O engenho Trapuá - comprado por João da Costa ao tio Olintho de Souza Azevedo - foi vendido em novembro daquele ano ao grupo Petribu, mas o usineiro João da Costa Azevedo foi tão fiel à promessa que, em carta assinada em 13 de novembro de 74, apelou ao amigo e empresário Paulo Petribu para que mantivesse a particularidade, informando que havia esquecido de mencionar o compromisso antes da venda. “O João Cabral é um acadêmico, um imortal, uma figura hoje, do maior relevo, a qual, como pernambucano, honra a nossa terra”, justificou. “Peço pois ao amigo que se enquadre nesse solene compromisso que assumi”, apela João da Costa Azevedo.

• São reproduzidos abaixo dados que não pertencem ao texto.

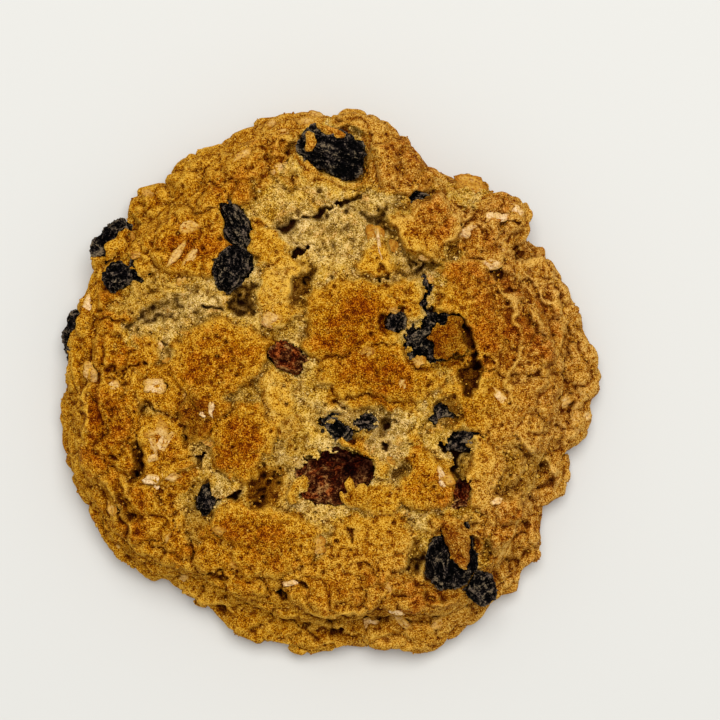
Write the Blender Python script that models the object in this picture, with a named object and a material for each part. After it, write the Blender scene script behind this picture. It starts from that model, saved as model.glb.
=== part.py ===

O comprador das terras do Engenho Trapuá, o usineiro Paulo Petribu, mesmo frisando, em tom bem humorado, não entender como um imortal se preocupava com uma questão tão terrena, concordou com a reserva do latifúndio para o poeta, numa carta datada de 6 de dezembro de 1974.

O caminho, portanto, continua aberto para que os restos mortais do poeta sejam transferidos para o Engenho Trapuá, desde que haja concordância da família.

O menino João Cabral, como é sabido, cresceu perto dali, tendo passado a infância em engenhos de açúcar.

Inicialmente, em Poço do Aleixo, em São Lourenço da Mata.

E posteriormente, nos engenhos Pacoval e Dois Irmãos, em Moreno.

Atualmente, o corpo do poeta encontra-se no cemitério São João Baptista, no Rio de Janeiro, onde foi enterrado no dia 10 de outubro passado, depois de ter sido velado em uma cerimônia simples e discreta no Mausoléu dos Imortais da Academia Brasileira de Letras (ABL).

João Cabral morreu no dia 9 de outubro, de parada cardíaca, em sua casa, na Praia do Flamengo, Zona Sul do Rio.

Caso a família concorde um dia que os restos mortais sejam transferidos para lá, o poeta não será o primeiro a contar com tal privilégio.

O tio de João da Costa Azevedo, Olintho Ferreira de Souza Azevedo, falecido em 1944, já havia sido enterrado lá.

Com a venda do engenho em 74 para o grupo Petribu, os restos mortais de Olintho Azevedo foram transferidos para o cemitério de Tracunhaém.